I’m talking more about my predictions for AI and what it’s going to do to the world. And I can tell you what, it’s going to be wild. I think the coolest things that will come out will have both good and bad right alongside each other. One big possibility is using AI to understand new physical properties we do not know yet, maybe even ones that allow time travel. Then you have it being applied to weapons and communication devices. It seems like it has the potential to improve everything, because everything is based on information. Whoever has the best information wins, and AI is going to deliver that. Right now, it’s already capable of doing 80 percent of the workload. I do not know if that refers to the entire labor force or a specific business model or corporation, but either way, if companies adopt it, it can already do a lot. It could run 24/7 nonstop. That is wild, and it is only going to keep improving. People will use it more and more. We are going to have AI all around us. Our dogs will have AI. It’ll be in the couch. The AI mailman might roll up in a hovercraft. People will be heading off to the moon, Mars, other galaxies. Maybe not in three to five years, but maybe thirty to fifty years.
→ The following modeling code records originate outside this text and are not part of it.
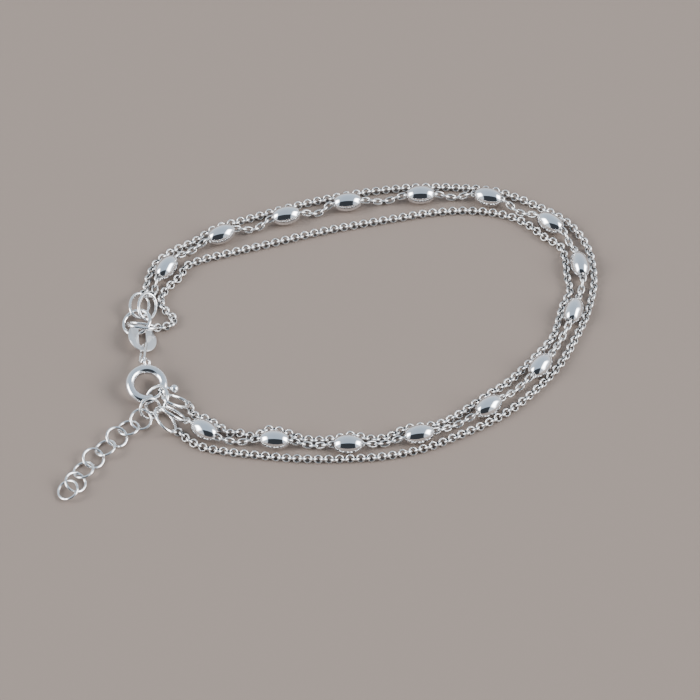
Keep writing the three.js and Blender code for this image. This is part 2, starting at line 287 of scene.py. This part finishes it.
def silver(name, polish, dull, roughness, spread=0.05, ripple=0.1, scale=900.0, painted_shade=False):
    """Polished silver between two tones, with painted shade darkening it where a link carries a high
    painted-shade value.
    """
    material = bpy.data.materials.new(name)
    material.use_nodes = True
    nodes, links = material.node_tree.nodes, material.node_tree.links
    shader = nodes["Principled BSDF"]
    shader.inputs["Metallic"].default_value = 1.0
    wear = nodes.new("ShaderNodeGroup")
    wear.node_tree = WEAR
    values = {"Scale": scale, "Roughness": roughness, "Spread": spread, "Ripple": ripple}
    for socket, value in values.items():
        wear.inputs[socket].default_value = value
    tone = nodes.new("ShaderNodeMix")
    tone.data_type = "RGBA"
    tone.inputs["A"].default_value = (*polish, 1)
    tone.inputs["B"].default_value = (*dull, 1)
    links.new(wear.outputs["Tone"], tone.inputs["Factor"])
    colour = tone.outputs["Result"]
    # Painted shade: the colour goes dark where the link's per-point painted-shade value is high.
    if painted_shade:
        attribute = nodes.new("ShaderNodeAttribute")
        attribute.attribute_name = "painted_shade"
        dark = nodes.new("ShaderNodeMix")
        dark.data_type = "RGBA"
        dark.inputs["B"].default_value = (*PAINTED_SHADE["colour"], 1)
        links.new(attribute.outputs["Fac"], dark.inputs["Factor"])
        links.new(colour, dark.inputs["A"])
        colour = dark.outputs["Result"]
    links.new(colour, shader.inputs["Base Color"])
    links.new(wear.outputs["Roughness"], shader.inputs["Roughness"])
    links.new(wear.outputs["Normal"], shader.inputs["Normal"])
    return material


# ------------------------------------------------------------------ modelling by hand


def start(name):
    """Names the primitive just added and opens it in edit mode with nothing selected."""
    piece = bpy.context.object
    piece.name = name
    piece.data.name = name
    bpy.ops.object.transform_apply()
    bpy.ops.object.mode_set(mode="EDIT")
    bpy.ops.mesh.select_all(action="DESELECT")
    return piece


def pick(piece, wanted, mode="VERT"):
    """Selects the vertices or faces of the edited piece whose place, in millimetres, is wanted."""
    bpy.ops.mesh.select_mode(type=mode)
    bpy.ops.mesh.select_all(action="DESELECT")
    edited = bmesh.from_edit_mesh(piece.data)
    for element in edited.verts if mode == "VERT" else edited.faces:
        place = element.co if mode == "VERT" else element.calc_center_median()
        element.select_set(bool(wanted(place / MM)))
    edited.select_flush_mode()
    bmesh.update_edit_mesh(piece.data)


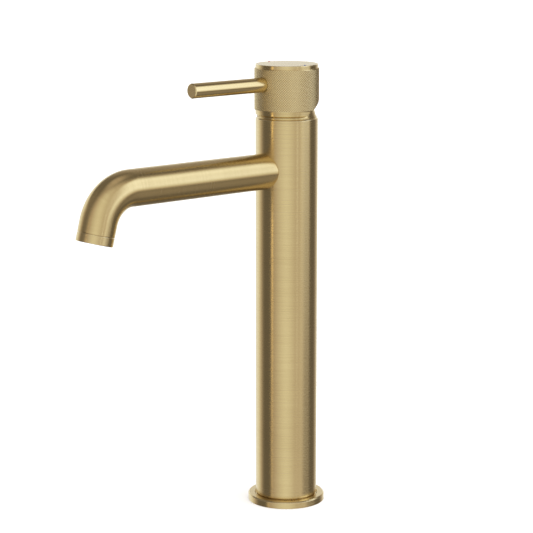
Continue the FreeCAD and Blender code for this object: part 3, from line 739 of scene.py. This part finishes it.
# The knurl's finish paints shade into the bottoms of its grooves.
knurled = brushed("knurled_brass_cut", 0.24, 0.0, True, bump=0.0, contrast=0.2, groove=0.28)
satin = brushed("satin_brass_turned", 0.16, 0.5, True, bump=0.05, contrast=0.2)
FINISHES = {
    "brushed_brass": brass_core,
    "plain_brass": grained("cast_brass", (0.62, 0.47, 0.22), (0.45, 0.33, 0.15), 1.0, 0.42, 900, 0.3),
    "copper": grained("drawn_copper", (0.75, 0.38, 0.24), (0.55, 0.26, 0.16), 1.0, 0.34, 500, 0.2),
    "black_rubber": grained(
        "moulded_rubber", (0.022, 0.022, 0.023), (0.045, 0.044, 0.043), 0.0, 0.72, 2500, 0.35),
    "cartridge_plastic": grained(
        "moulded_acetal", (0.70, 0.69, 0.66), (0.60, 0.59, 0.56), 0.0, 0.45, 1800, 0.15),
    "ceramic": grained(
        "lapped_ceramic", (0.82, 0.81, 0.78), (0.74, 0.72, 0.69), 0.0, 0.16, 2200, 0.05, spread=0.05),
    "aerator_plastic": grained(
        "aerator_acetal", (0.16, 0.16, 0.16), (0.10, 0.10, 0.10), 0.0, 0.5, 1600, 0.2),
    "steel": grained("drawn_steel", (0.58, 0.57, 0.55), (0.44, 0.43, 0.42), 1.0, 0.32, 1200, 0.2),
}
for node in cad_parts.values():
    for place in node.material_slots:
        place.material = FINISHES.get(place.material.name, place.material)

finish_piece(column(), "body", brass, "brushed_brass", "column_tube")
finish_piece(base_ring(), "body", brass, "brushed_brass", "base_ring", face=(brass_face, (0, 0, 1)))
finish_piece(spout(), "body", brass_spout, "brushed_brass", "spout_tube")
finish_piece(collar(), "body", brass_spout, "brushed_brass", "aerator_collar")
finish_piece(knurled_sleeve(), "handle", knurled, "knurled_brass", "knurled_sleeve")
finish_piece(knob_cap(), "handle", brass, "brushed_brass", "knob_cap", face=(brass_face, (0, 0, 1)))
finish_piece(lever_rod(), "handle", satin, "satin_brass", "lever_rod", face=(brass_face, (0, -1, 0)))
for name, slot, colour in (
    ("hot_dot", "red_enamel", (0.55, 0.03, 0.02)),
    ("cold_dot", "blue_enamel", (0.02, 0.09, 0.45)),
):
    finish_piece(dot(name), "handle", enamel(slot + "_fill", colour), slot, name)

floor()
studio()
camera()
bpy.context.scene.view_settings.view_transform = "Standard"
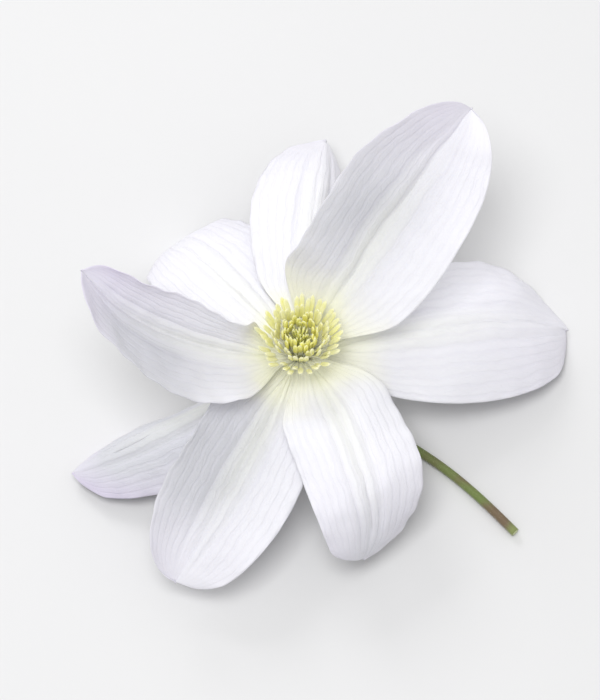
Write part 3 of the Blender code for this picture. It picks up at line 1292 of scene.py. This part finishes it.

Just look at what SpaceX has done. They started on fumes, got investors. I do not know how their budget compares to NASA’s, but I assume it is much lower because NASA was so inflated. Still, SpaceX spearheaded this new rocket tech that used to be science fiction. So why were we not doing this before? What did they see as the biggest barrier? Were governments trying and failing, or were they not trying at all? Maybe their rocket programs were tied to national security and already had their budgets locked in. Maybe they did not feel a need to do more. But everyone would benefit. If you pay for ten rockets a year and could instead pay the same for fifty, that is a huge upgrade in productivity. So yeah, I think it will be wild. But I also think adoption will be slower. I wonder if adoption rate has a linear relationship with risk. Say only 10 percent of people are using AI. If AI decides to do something extreme, I doubt it needs full adoption. It would still figure things out faster than we expect, even with a limited user base. A larger data load would just speed that up.
It’s going to solve the climate crisis too, at least when it comes to CO2. If I were allocating funding, I would put AI on science. But you cannot give it too much, like NASA got. You have to keep the operation efficient. I would push funding toward science and cleanup. Some rivers are filthy. I do not know how bad they are overall, but some are a mess. I want AI to just handle that. Drop something in the water that neutralizes pollution. Maybe that takes years, even with great tech. But why not have drones that release a chemical that just makes the pollution disappear? Why wouldn’t we have that one day?
Besides that, AI will change sports, music, the arts. Will there still be room for human creativity? Some human-produced art might even become a niche or subculture, a nostalgic collector’s item. Maybe people will want to support the human artist as it becomes harder to distinguish from the AI “artist.” There’s still something unique about live performance. You can’t completely fake that. Not yet. Unless you have a synthetic robot that’s flawless. Then you’re basically talking about a clone. An AI clone that can fool people. That’s still a ways off. For now, live human music performance is safe. People will show up just to know it’s real. See you at the show.